El “Cura” Pérez fue uno de nuestros primeros entrevistados. Claro que Juan Carlos –tales eran sus nombres de pila– no era (ni fue) sacerdote, sino un asaltante que una vez cometió un atraco disfrazado con una sotana, y le quedó el mote. Su participación en “El otro lado” fue grabada en el bar El Británico, de San Telmo, quince días después de salir en libertad.

Por alguna razón que aún sigue doliendo, Fabián Polosecki, a los 32 años, se quitó la vida el 3 de diciembre de 1996.

Lo cierto es que, a 25 años de aquel maldito momento, perdura su obra: una saga de relatos cuyo carácter extraordinario está cifrada en la asombrosa cotidianeidad de sus personajes o, mejor dicho, en sus pliegues más profundos y secretos.

De su mano, una heterogénea legión de ladrones, putas, sepultureros y tahúres, entre otros invisibles de la vida, tomaron la pantalla chica por asalto. El mérito de aquel pibe que aún no había cumplido 30 años fue haber dado el gran paso en el campo de las narrativas urbanas por televisión. Un paso revolucionario.

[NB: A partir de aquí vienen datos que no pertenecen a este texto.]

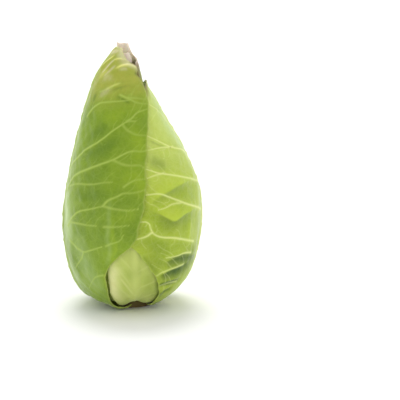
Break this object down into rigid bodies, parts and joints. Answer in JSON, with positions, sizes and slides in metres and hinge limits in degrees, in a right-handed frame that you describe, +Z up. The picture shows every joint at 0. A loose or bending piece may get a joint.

Un paso único e irrepetible, pese a los patéticos intentos de sus imitadores por apropiar ese “formato”. En esto último hay un motivo de peso: su gigantesca contribución al discurso de la imagen no fue precisamente el “formato” sino la magia de un legado artístico que resuena hasta nuestros días.

Para mí es un honor haber sido su amigo.